Maybe you want to throw an event, and you’re meeting with a few of your closest confidants. You’re encouraged not to hold in any idea that might cross your mind. Can we get a dunk tank? Who knows? Put it on the list. Maybe giraffes, too. Boy, going to a party and seeing the Gin Blossoms play “New Miserable Experience” in its entirety would be wild. Write it down.

Perhaps you’re in a band and you’re writing songs. Here’s a part I’ve always wanted to include in something. Let’s try that out. Here’s a drum pattern I’ve never been able to fit into a song. Let’s see if that works. These lyrics? Let’s write everything down that we know we want to say, and we’ll worry about refining it later. No idea is too big. No thought is too impossible. Here’s a blank canvas. Go to work. Hold nothing back. See what’s on the canvas.

Sabu was on that canvas.

Every wrestler in today’s generation owes something to Sabu. He was the guy who took every idea anyone could have in order to make pro wrestling different, and he tried those ideas. In real time, even. In front of our eyes. At 2 a.m. on local access television. On VHS tapes. He took every single possibility one could fathom about their body, and he gave it a go. Tables. Chairs. Barbed wire. The list is endless. The scars were real.

And so, when the news broke on Sunday that Sabu had passed away, it felt surreal. If all those cuts and all those miles and all those broken bones never got to him, it felt like nothing ever would. He was larger than life, superhuman, indestructible in ways few who ever lived appear to be indestructible. In so many ways, he was transcendent.

He transcended the medium of professional wrestling and brought so many people into its orbit. So many wrestlers wanted to wrestle after they discovered Sabu. So many fans had their passion for the pro wrestling medium rekindled after they finally got their eyes on him. If you didn’t see it, you didn’t understand, and if you didn’t understand, you never wanted the pro wrestling business to evolve in the first place.

Such is why every wrestler in today’s generation owes something to Sabu: The high-flying acts take from his innovation. The hardcore acts take from his fearlessness. The story-based acts can pull up any beat from his feud with Taz and send either guy a check for residuals. Since Sabu changed the game, everyone else has had the opportunity to pick and choose which part of him they wanted to draw from and refine it into something sparkly enough to get them on national television.

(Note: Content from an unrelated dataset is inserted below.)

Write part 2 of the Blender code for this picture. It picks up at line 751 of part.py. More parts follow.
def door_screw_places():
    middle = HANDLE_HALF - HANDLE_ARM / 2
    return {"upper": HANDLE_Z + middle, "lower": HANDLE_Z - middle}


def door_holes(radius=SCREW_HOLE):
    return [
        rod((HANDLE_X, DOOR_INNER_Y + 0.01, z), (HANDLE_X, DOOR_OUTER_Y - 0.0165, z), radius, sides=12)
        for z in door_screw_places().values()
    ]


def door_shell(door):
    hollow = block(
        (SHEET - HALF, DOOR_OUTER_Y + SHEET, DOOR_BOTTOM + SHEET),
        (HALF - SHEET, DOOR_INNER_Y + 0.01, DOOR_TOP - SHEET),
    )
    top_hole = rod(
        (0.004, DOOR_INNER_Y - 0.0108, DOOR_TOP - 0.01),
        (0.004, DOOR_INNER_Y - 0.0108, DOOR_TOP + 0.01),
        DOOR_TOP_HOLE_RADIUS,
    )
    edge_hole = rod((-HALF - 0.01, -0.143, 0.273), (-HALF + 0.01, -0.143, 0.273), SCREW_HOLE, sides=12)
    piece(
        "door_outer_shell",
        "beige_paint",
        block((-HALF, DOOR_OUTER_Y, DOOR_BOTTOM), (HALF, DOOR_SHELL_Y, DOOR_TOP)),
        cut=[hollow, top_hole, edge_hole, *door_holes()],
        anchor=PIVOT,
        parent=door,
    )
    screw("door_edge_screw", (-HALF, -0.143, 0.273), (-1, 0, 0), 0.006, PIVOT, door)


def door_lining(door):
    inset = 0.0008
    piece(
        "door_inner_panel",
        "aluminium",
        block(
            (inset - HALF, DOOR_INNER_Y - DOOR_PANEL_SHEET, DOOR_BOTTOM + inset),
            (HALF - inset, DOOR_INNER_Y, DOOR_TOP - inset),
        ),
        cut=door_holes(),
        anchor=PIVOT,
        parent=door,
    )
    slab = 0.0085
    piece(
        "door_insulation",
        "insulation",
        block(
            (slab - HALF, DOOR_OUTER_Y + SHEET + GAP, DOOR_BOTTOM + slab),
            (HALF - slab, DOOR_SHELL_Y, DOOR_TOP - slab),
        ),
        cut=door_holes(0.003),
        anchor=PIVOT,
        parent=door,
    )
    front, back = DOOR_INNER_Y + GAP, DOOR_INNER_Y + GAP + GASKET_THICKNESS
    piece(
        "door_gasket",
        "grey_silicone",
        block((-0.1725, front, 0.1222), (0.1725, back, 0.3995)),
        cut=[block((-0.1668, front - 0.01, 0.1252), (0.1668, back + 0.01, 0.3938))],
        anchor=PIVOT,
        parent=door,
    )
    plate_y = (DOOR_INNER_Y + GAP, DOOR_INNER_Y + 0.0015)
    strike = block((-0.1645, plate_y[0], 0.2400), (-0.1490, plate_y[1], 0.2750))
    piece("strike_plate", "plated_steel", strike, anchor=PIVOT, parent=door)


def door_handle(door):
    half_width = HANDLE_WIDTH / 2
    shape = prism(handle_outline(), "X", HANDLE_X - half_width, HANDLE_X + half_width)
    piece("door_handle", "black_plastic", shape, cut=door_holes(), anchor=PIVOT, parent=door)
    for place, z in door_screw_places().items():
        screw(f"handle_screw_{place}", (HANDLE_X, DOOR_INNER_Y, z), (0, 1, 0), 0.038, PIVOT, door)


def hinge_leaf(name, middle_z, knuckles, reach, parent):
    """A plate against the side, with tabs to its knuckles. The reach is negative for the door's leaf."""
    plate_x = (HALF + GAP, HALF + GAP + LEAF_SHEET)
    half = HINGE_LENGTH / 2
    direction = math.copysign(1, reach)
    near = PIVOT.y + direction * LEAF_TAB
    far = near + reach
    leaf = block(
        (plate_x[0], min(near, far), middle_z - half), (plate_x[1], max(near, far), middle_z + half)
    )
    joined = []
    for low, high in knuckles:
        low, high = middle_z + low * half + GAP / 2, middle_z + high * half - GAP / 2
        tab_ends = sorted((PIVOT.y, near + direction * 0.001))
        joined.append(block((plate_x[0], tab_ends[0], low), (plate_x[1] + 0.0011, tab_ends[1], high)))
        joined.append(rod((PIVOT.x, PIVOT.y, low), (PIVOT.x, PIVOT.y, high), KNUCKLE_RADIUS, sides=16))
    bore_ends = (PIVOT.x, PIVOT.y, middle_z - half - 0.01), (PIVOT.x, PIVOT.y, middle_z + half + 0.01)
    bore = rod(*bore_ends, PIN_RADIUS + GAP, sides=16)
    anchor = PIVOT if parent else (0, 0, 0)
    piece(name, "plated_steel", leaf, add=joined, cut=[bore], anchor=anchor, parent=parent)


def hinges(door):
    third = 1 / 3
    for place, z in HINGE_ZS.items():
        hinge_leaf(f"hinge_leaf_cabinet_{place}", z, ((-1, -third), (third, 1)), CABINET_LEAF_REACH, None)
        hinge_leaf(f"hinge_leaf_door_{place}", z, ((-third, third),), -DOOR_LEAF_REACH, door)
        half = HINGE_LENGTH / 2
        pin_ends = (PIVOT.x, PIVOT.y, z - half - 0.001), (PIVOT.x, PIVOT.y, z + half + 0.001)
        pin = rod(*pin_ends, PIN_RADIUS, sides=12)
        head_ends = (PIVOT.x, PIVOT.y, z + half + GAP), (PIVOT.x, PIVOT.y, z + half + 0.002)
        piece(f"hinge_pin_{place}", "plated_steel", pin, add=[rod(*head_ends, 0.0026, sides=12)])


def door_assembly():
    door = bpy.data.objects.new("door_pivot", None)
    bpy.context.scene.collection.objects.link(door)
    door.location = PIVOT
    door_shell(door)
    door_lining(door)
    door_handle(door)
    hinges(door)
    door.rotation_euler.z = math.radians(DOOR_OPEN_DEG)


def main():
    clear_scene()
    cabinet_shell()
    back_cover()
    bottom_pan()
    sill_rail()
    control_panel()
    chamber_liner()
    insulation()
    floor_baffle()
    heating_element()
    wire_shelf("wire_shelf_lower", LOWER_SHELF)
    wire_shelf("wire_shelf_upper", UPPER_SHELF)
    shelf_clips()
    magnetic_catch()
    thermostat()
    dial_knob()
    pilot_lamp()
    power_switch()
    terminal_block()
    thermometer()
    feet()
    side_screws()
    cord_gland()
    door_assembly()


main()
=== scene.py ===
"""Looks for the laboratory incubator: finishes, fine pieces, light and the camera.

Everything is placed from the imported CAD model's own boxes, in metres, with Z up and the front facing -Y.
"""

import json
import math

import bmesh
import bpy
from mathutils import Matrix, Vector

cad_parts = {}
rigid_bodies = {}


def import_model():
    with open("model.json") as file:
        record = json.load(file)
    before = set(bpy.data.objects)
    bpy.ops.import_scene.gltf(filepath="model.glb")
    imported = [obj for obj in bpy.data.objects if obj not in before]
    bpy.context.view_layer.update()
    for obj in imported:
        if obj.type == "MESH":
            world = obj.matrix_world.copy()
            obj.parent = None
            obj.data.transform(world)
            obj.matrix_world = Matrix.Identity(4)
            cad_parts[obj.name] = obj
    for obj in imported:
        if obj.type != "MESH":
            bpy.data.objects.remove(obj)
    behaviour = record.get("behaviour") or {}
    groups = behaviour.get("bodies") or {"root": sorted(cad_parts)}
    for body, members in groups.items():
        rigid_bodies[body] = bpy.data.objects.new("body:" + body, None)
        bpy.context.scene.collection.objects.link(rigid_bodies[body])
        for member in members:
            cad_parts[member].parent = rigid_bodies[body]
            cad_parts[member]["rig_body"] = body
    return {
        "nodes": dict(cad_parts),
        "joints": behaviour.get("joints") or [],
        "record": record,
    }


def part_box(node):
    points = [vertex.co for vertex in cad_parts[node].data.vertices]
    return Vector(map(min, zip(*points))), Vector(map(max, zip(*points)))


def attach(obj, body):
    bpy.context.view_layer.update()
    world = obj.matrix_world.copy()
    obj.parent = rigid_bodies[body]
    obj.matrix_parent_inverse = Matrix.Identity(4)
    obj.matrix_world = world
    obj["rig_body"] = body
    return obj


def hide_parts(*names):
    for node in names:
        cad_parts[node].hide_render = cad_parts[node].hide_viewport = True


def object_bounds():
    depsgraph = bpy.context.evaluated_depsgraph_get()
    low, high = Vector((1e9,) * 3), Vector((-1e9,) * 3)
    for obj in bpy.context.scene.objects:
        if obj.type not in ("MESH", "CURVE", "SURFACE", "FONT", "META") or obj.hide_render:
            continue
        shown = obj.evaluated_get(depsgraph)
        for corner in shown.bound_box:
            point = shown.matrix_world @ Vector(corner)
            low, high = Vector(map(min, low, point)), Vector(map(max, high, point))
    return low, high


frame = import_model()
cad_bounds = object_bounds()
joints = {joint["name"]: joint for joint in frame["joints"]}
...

Sabu never cared about being sparkly. He gave the wrestling business so much more than he got back from it, and I know I’m not the first person to say that about him. He left such a mark on the pro wrestling business that I’m not sure we even see things like AEW today if he didn’t knock down doors, open people’s eyes, and blaze a trail for an alternative style of wrestling. At a bare minimum, the brand would look almost entirely different if Sabu never switched things up the way he did it when he did it.

It’s a shame how the most influential of influencers never get the amount of notoriety they deserve until they are no longer with us. It takes time, perspective, hindsight … the list goes on, and because we are inherently imperfect, it’s a reality in life that will likely never change. I just hope that in Sabu’s 60 years, there were times that he was able to feel a sense of purpose, appreciation, and love from the pro wrestling community, be it through fans, colleagues, or the constant display of his mark on the industry.

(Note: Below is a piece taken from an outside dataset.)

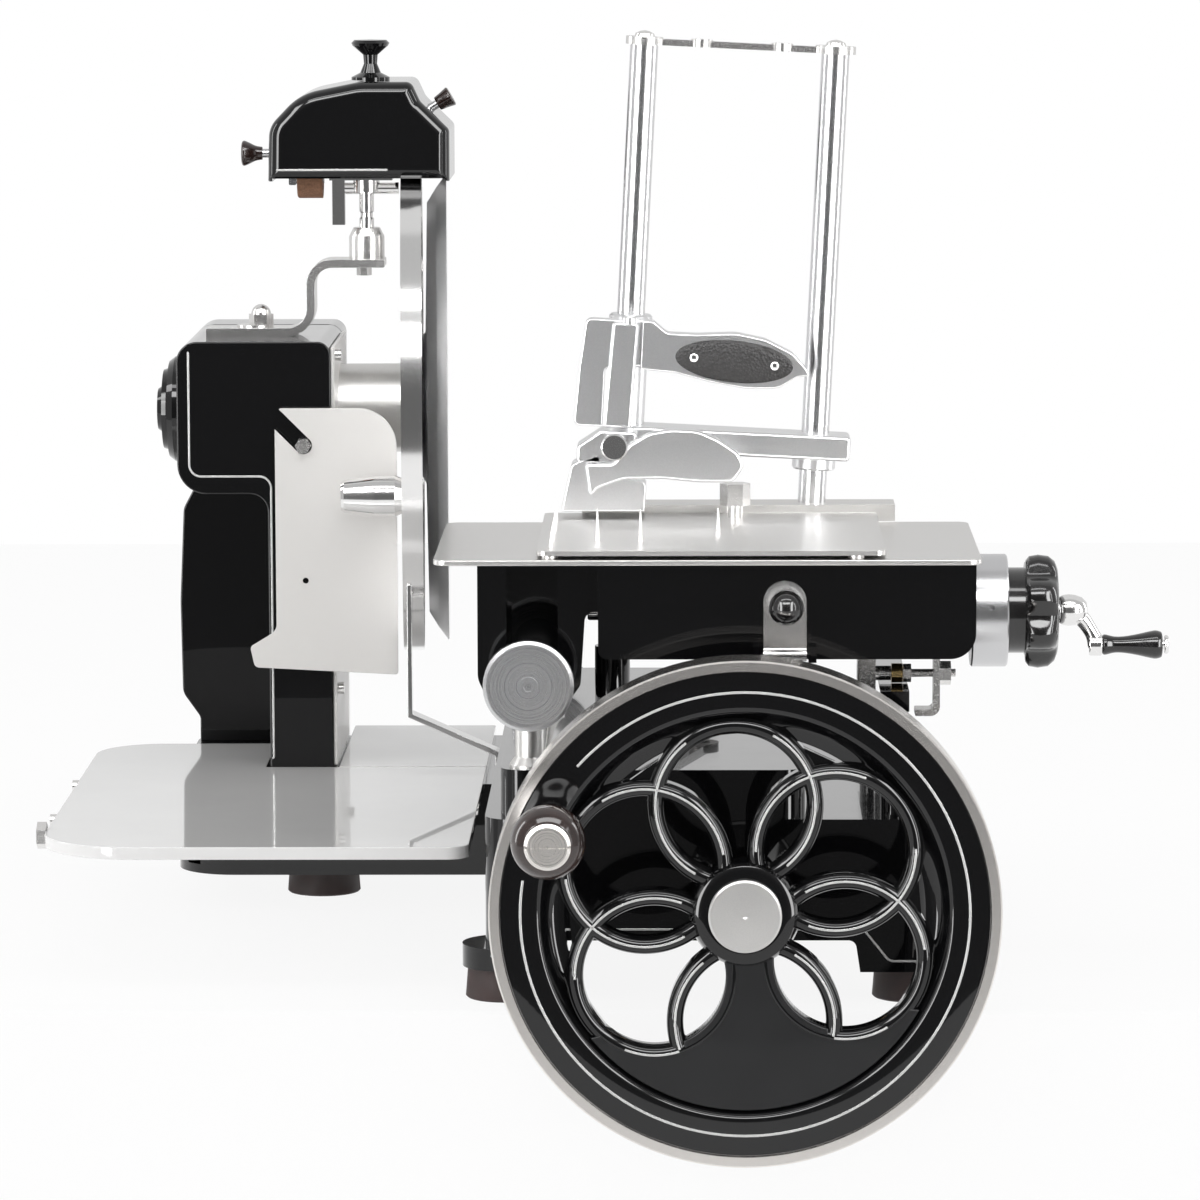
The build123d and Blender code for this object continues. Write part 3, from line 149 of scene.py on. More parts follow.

I, for one, owe him a debt of gratitude for keeping my flame alive for the pro wrestling product when I was in my early teens and ready to tune out. Without his work, who knows if I would have ever cared that wrestling existed outside of the WWF and WCW/NWA. But, through his flaming tables, barbed wire ring ropes, steel chair imagination, and an undeniable commitment to pointing towards the sky, here I am, lucky enough to even have the opportunity to write a few words about a guy that had such an influence on this industry so many of us love.

So, rest in peace, Sabu. You were one of one. You were, indeed, the canvas.

WE VALUE YOUR PRIVACY

Readers Comments (2)

  1. The Fabulous One May 12, 2025 @ 11:04 pm

    . If you didn’t see it, you didn’t understand, and if you didn’t understand, you never wanted the pro wrestling business to evolve in the first place.

    Excellent tribute, and a tremendous piece, that line above …so true and done with such a poetic eloquence.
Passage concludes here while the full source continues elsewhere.